• What is being asked
The required output is the exact run of lines from the line containing "rope = rod(rope_path, rope_d / 2)" to the line containing "obj.parent = empty", inclusive, and nothing besides.
## Start
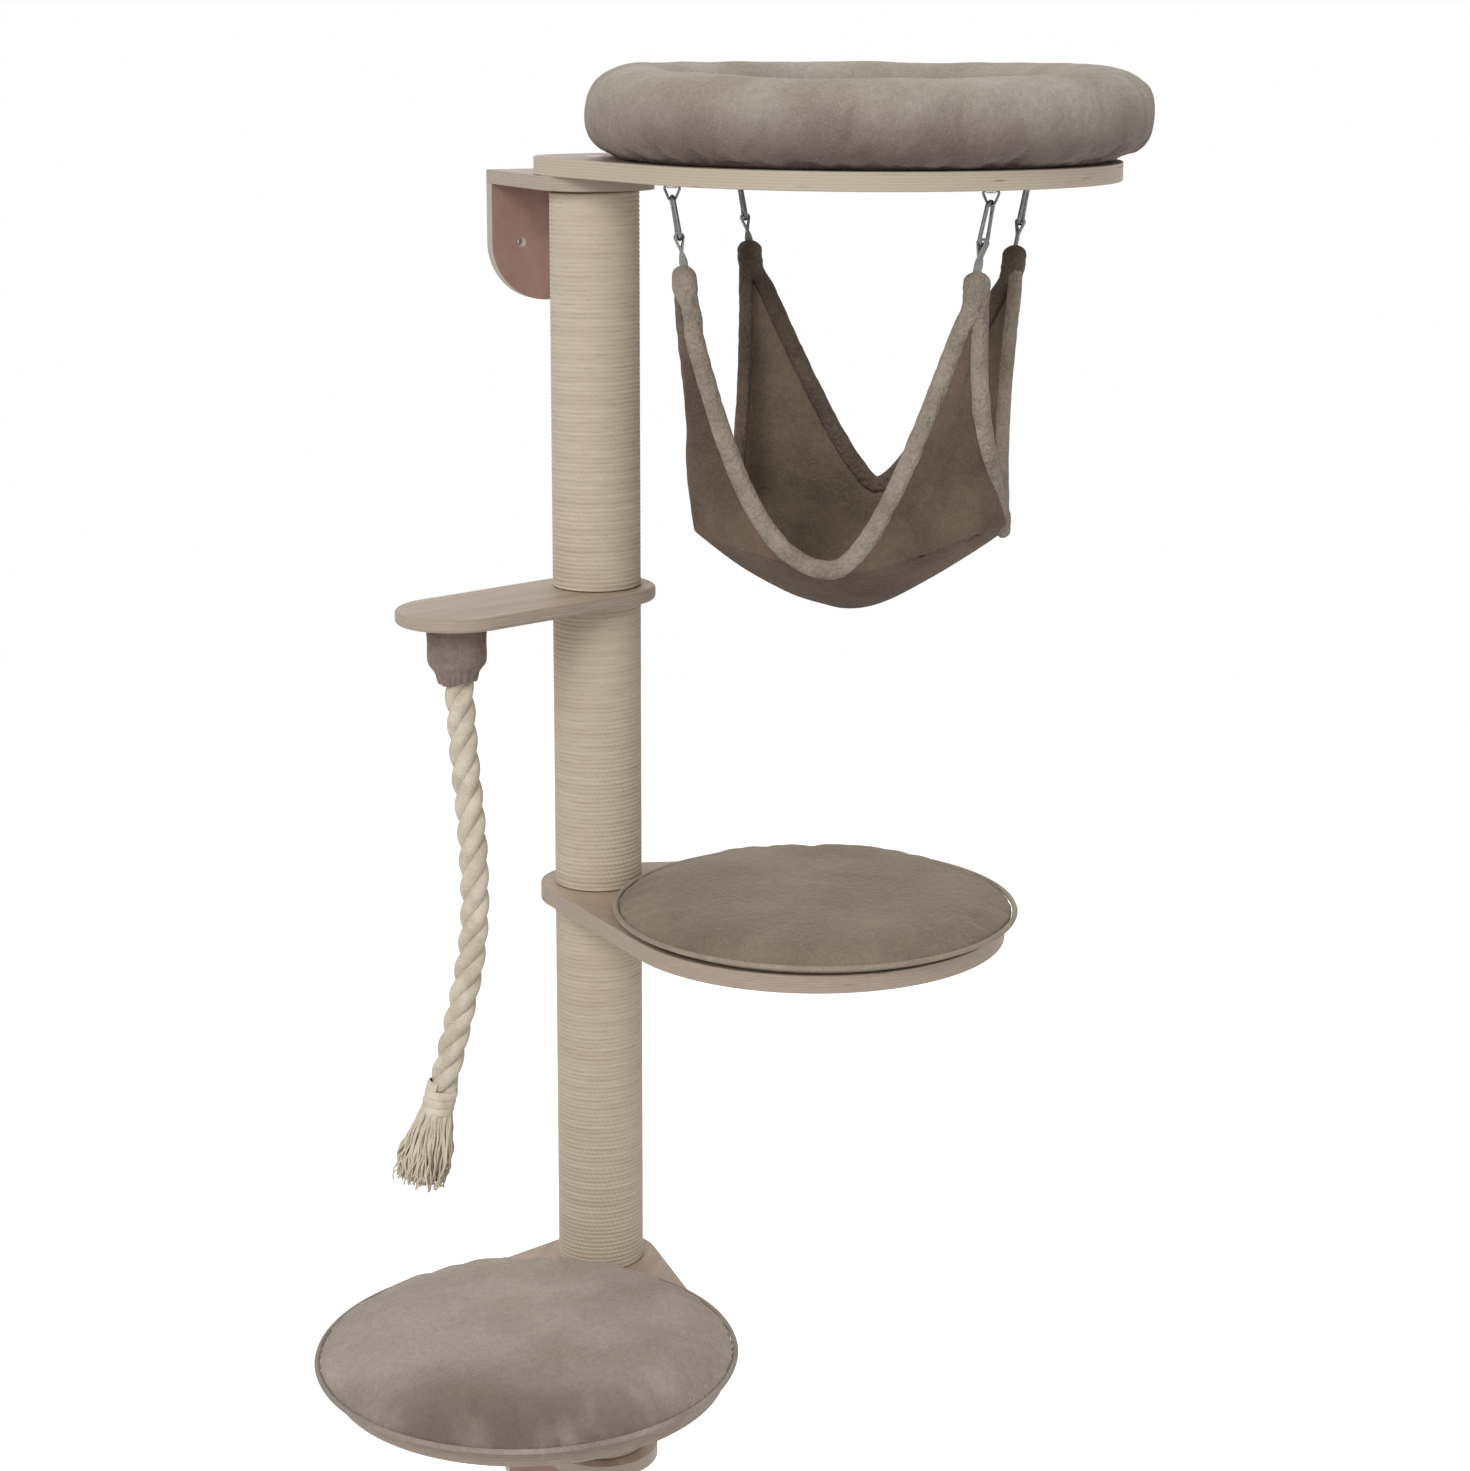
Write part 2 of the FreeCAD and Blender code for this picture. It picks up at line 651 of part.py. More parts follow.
def corner_panel(side_u, side_v, power_v):
    drops = {edge_drop * k for k in panel_levels}
    if side_v > 0:
        drops |= {back_drop * k for k in panel_levels[3:]}
    wires = [panel_wire(side_u, side_v, drop, power_v) for drop in sorted(drops)]
    return Part.makeLoft(wires, True, True)


def bowl_wire(scale, z, inset):
    pieces = []
    move = Vec(bowl_low_u * (1 - scale), 0, z)
    for side_u, side_v in ((1, 1), (1, -1), (-1, -1), (-1, 1)):
        run = corner_run(0.0, 0.0, corner_r[-1][1], inset)
        if side_u * side_v < 0:
            run = [tuple(reversed(points)) for points in reversed(run)]
        for points in run:
            pieces.append([Vec(p.x * side_u, p.y * side_v, 0) * scale + move for p in points])
    return Part.Wire(outline_edges(pieces))


def hammock_bowl():
    """Sagging bottom of the hammock, below the lowest point of its front edge."""
    rim_z = cloth_top_z - edge_drop
    outer = []
    inner = []
    for scale, share in bowl_profile:
        outer.append(bowl_wire(scale, rim_z - bowl_drop * share, 0.0))
        inner.append(bowl_wire(scale, rim_z - (bowl_drop - cloth_t) * share, cloth_t))
    return Part.makeLoft(outer, True, True).cut(Part.makeLoft(inner, True, True))


# ---------------------------------------------------------------- rope toy
def rope_point(across, drop):
    angle = math.radians(rope_heading)
    base = at(shelf_turn, shelf_reach, shelf_z)
    return base + Vec(math.cos(angle), math.sin(angle), 0) * across + DOWN * drop


def smooth_path(points):
    """Straight runs joined by the largest tangent arcs that the runs allow."""
    edges = []
    start = points[0]
    for before, here, after in zip(points, points[1:], points[2:]):
        run_in = here - before
        run_out = after - here
        turn = run_in.getAngle(run_out)
        trim = trim_share * min(run_in.Length, run_out.Length)
        radius = trim / math.tan(turn / 2)
        print("rope bend radius %.0f" % radius)
        a = here - run_in.normalize() * trim
        c = here + run_out.normalize() * trim
        chord_mid = (a + c) * 0.5
        sag = radius - math.sqrt(radius ** 2 - ((c - a).Length / 2) ** 2)
        b = chord_mid + (here - chord_mid).normalize() * sag
        edges.append(line(start, a))
        edges.append(arc(a, b, c))
        start = c
    edges.append(line(start, points[-1]))
    return edges


def ring_round(where, direction, outer_r, inner_r, length):
    outer = Part.makeCylinder(outer_r, length, where, direction)
    return outer.cut(Part.makeCylinder(inner_r, length, where, direction))


def rope_tassel(where, direction):
    wires = []
    for share, size in tassel_profile:
        circle = Part.Circle(where + direction * (tassel_l * share), direction,
                             tassel_d / 2 * size)
        wires.append(Part.Wire([circle.toShape()]))
    return Part.makeLoft(wires, True, False)


# ---------------------------------------------------------------- build
os.makedirs("parts", exist_ok=True)

# brackets
save("upper_bracket_plate", drilled(bracket_plate(bracket_z), stud_d + 2 * stud_hole_play,
                                    axis, bracket_z, plate_t))
save("upper_wall_plate", wall_plate(bracket_z))
foot_bolt_top = axis + UP * low_bracket_z
low_plate = bracket_plate(low_bracket_z)
foot_bolt_l = plate_t + insert_l - stud_gap
low_plate = low_plate.cut(screw_room(foot_bolt_top, UP, stud_d, foot_bolt_l, bolt_head_d,
                                     bolt_head_h, stud_hole_play))
save("lower_bracket_plate", low_plate)
save("lower_wall_plate", wall_plate(low_bracket_z))
bracket_screws = []
for level in (bracket_z, low_bracket_z):
    for top in bracket_screw_tops(level):
        bracket_screws.append(countersunk(top, DOWN, screw_d, screw_l, screw_head_d,
                                          screw_head_h))
save("bracket_screws", *bracket_screws)

# posts and what joins them
inserts = []
for number, (top, length) in enumerate(zip(post_tops, post_lengths), 1):
    inserts += post(number, top, length)
save("threaded_inserts", *inserts)
studs = [joining_stud(z, t) for z, t in zip((shelf_z, middle_z, bottom_z), between)]
save("joining_studs", *studs)
head_bolt_top = axis + UP * bed_z
head_bolt_l = board_t + plate_t + insert_l - stud_gap
save("clamp_bolts",
     countersunk(head_bolt_top, DOWN, stud_d, head_bolt_l, bolt_head_d, bolt_head_h),
     countersunk(foot_bolt_top, UP, stud_d, foot_bolt_l, bolt_head_d, bolt_head_h))

# boards
top_board = paddle(top_turn, top_reach, top_end_r, board_t, top_board_z, plate_edge_r)
top_board = top_board.cut(screw_room(head_bolt_top, DOWN, stud_d, head_bolt_l, bolt_head_d,
                                     bolt_head_h, stud_hole_play))
strap_nodes = []
screw_nodes = []
for side_u, side_v in hook_corners:
    u = side_u * hook_pitch_u / 2
    v = side_v * hook_pitch_v / 2
    strap_nodes.append(place_on_board(hanger_strap(-side_v), u, v))
    for screw in strap_screws(-side_v):
        screw_nodes.append(place_on_board(screw, u, v))
    for screw in strap_screws(-side_v, screw_play):
        top_board = top_board.cut(place_on_board(screw, u, v))
save("top_board", top_board)
save("hanger_straps", *strap_nodes)
save("hanger_screws", *screw_nodes)

stud_hole = stud_d + 2 * stud_hole_play
anchor_top = at(shelf_turn, shelf_reach, shelf_z)
shelf = paddle(shelf_turn, shelf_reach, arm_w / 2, plate_t, shelf_z, shelf_edge_r)
shelf = drilled(shelf, stud_hole, axis, shelf_z, plate_t)
shelf = shelf.cut(Part.makeCylinder(dowel_d / 2 + screw_play, dowel_in_shelf, anchor_top))
save("step_shelf", shelf)
middle_board = paddle(middle_turn, lower_reach, lower_end_r, board_t, middle_z, plate_edge_r)
save("middle_board", drilled(middle_board, stud_hole, axis, middle_z, board_t))
bottom_board = paddle(bottom_turn, lower_reach, lower_end_r, board_t, bottom_z, plate_edge_r)
save("bottom_board", drilled(bottom_board, stud_hole, axis, bottom_z, board_t))

# bed and cushions
bed_centre = at(top_turn, top_reach + bed_offset, bed_z + soft_gap)
save("bed_bolster", bed_bolster(bed_centre))
save("bed_base", cushion(bed_centre, bed_hole_r - 2 * soft_gap, bed_base_t))
middle_seat = at(middle_turn, lower_reach + cushion_offset, middle_z + board_t + soft_gap)
save("middle_cushion", cushion(middle_seat, cushion_r, middle_cushion_t))
bottom_seat = at(bottom_turn, lower_reach + bottom_cushion_offset,
                 bottom_z + board_t + soft_gap)
save("bottom_cushion", cushion(bottom_seat, bottom_cushion_r, bottom_cushion_t))

# hangers and hammock
loops = []
cloth_room = Part.makeBox(8 * loop_w, 8 * loop_w, 8 * loop_w,
                          Vec(-4 * loop_w, -4 * loop_w, cloth_top_z - 8 * loop_w))
for name, (side_u, side_v), twist, turn in zip(hook_names, hook_corners, hook_twists,
                                               strap_turns):
    u = side_u * hook_pitch_u / 2
    v = side_v * hook_pitch_v / 2
    hook = hang(snap_hook(), side_u, twist)
    gate = hang(hook_gate(), side_u, twist)
    loop = hang(webbing_loop(turn), side_u, twist).cut(cloth_room)
    save("ring_" + name, place_on_board(delta_ring(), u, v))
    save("hook_" + name, place_on_board(hook, u, v))
    save("gate_" + name, place_on_board(gate, u, v))
    loops.append(place_on_board(loop, u, v))
save("hammock_loops", *loops)
cloth = hammock_bowl()
for (side_u, side_v), power in zip(hook_corners, edge_powers):
    cloth = cloth.fuse(corner_panel(side_u, side_v, power))
save("hammock_cloth", place_on_board(cloth.removeSplitter()))

# rope toy
anchor = Part.makeCylinder(anchor_d / 2, anchor_h, anchor_top, DOWN)
dowel_top = anchor_top + UP * dowel_in_shelf
anchor = anchor.cut(Part.makeCylinder(dowel_d / 2 + screw_play, dowel_l, dowel_top, DOWN))
save("anchor_dowel", Part.makeCylinder(dowel_d / 2, dowel_l, dowel_top, DOWN))
route = [rope_point(across, drop) for across, drop in rope_route]
bore_r = rope_d / 2 + anchor_bore_play
anchor = anchor.cut(Part.makeCylinder(bore_r, anchor_bore, anchor_top + DOWN * anchor_h, UP))
save("rope_anchor", anchor)
cover_r = cover_d / 2
sleeve = ring_round(anchor_top, DOWN, cover_r, anchor_d / 2 + cover_gap, anchor_h)
neck_top = anchor_top + DOWN * anchor_h
neck = Part.makeCone(cover_r, cover_mouth_d / 2, cover_l - anchor_h, neck_top, DOWN)
neck_room = Part.makeCone(anchor_d / 2 + cover_gap, rope_d / 2 + cover_mouth_play,
                          cover_l - anchor_h, neck_top, DOWN)
save("anchor_cover", sleeve.fuse(neck.cut(neck_room)).removeSplitter())
rope_path = smooth_path(route)
rope = rod(rope_path, rope_d / 2)
rope_length = sum(edge.Length for edge in rope_path)
print("rope length %.0f, volume over section x length %.4f"
      % (rope_length, rope.Volume / (math.pi * rope_d ** 2 / 4 * rope_length)))
save("rope", rope)
tail = (route[-1] - route[-2]).normalize()
save("rope_whipping", ring_round(route[-1] - tail * whipping_l, tail,
                                 rope_d / 2 + rope_play + whipping_t,
                                 rope_d / 2 + rope_play, whipping_l))
save("rope_tassel", rope_tassel(route[-1], tail))
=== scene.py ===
"""Wall mounted cat tree: a sisal post on two wall brackets, four boards, a round bed, two
cushions, a hanging hammock and a rope toy.

Metres. X runs to the right along the wall, Y points into the wall, Z is up. The origin is
midway between the two screw holes of the upper bracket, on the wall.
"""
import math
import random

import bpy
from mathutils import Matrix, Quaternion, Vector, noise


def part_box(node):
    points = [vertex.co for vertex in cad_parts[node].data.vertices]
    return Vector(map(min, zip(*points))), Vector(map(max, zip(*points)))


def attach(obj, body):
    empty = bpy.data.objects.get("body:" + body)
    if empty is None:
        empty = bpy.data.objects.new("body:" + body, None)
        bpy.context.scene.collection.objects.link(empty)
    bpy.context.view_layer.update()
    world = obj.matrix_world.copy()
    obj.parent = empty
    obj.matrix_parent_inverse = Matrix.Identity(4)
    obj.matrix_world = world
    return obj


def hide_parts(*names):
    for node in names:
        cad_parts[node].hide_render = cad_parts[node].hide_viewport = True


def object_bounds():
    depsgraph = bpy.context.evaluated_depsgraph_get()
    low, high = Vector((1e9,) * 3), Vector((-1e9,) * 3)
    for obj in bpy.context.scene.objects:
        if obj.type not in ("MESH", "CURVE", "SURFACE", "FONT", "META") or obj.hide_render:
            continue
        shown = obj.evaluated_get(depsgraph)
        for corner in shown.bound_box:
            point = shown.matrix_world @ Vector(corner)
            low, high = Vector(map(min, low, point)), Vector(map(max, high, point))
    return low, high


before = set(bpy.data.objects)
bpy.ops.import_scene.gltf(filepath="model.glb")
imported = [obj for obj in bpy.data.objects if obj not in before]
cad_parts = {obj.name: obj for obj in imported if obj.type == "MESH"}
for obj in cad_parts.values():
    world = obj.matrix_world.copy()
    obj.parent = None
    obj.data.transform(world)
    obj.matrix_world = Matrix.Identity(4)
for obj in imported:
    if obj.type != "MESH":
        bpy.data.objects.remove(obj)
cad_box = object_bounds()
scene = bpy.context.scene
scene.view_settings.view_transform = "Standard"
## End
• Reply to the exercise
rope = rod(rope_path, rope_d / 2)
rope_length = sum(edge.Length for edge in rope_path)
print("rope length %.0f, volume over section x length %.4f"
      % (rope_length, rope.Volume / (math.pi * rope_d ** 2 / 4 * rope_length)))
save("rope", rope)
tail = (route[-1] - route[-2]).normalize()
save("rope_whipping", ring_round(route[-1] - tail * whipping_l, tail,
                                 rope_d / 2 + rope_play + whipping_t,
                                 rope_d / 2 + rope_play, whipping_l))
save("rope_tassel", rope_tassel(route[-1], tail))
=== scene.py ===
"""Wall mounted cat tree: a sisal post on two wall brackets, four boards, a round bed, two
cushions, a hanging hammock and a rope toy.

Metres. X runs to the right along the wall, Y points into the wall, Z is up. The origin is
midway between the two screw holes of the upper bracket, on the wall.
"""
import math
import random

import bpy
from mathutils import Matrix, Quaternion, Vector, noise


def part_box(node):
    points = [vertex.co for vertex in cad_parts[node].data.vertices]
    return Vector(map(min, zip(*points))), Vector(map(max, zip(*points)))


def attach(obj, body):
    empty = bpy.data.objects.get("body:" + body)
    if empty is None:
        empty = bpy.data.objects.new("body:" + body, None)
        bpy.context.scene.collection.objects.link(empty)
    bpy.context.view_layer.update()
    world = obj.matrix_world.copy()
    obj.parent = empty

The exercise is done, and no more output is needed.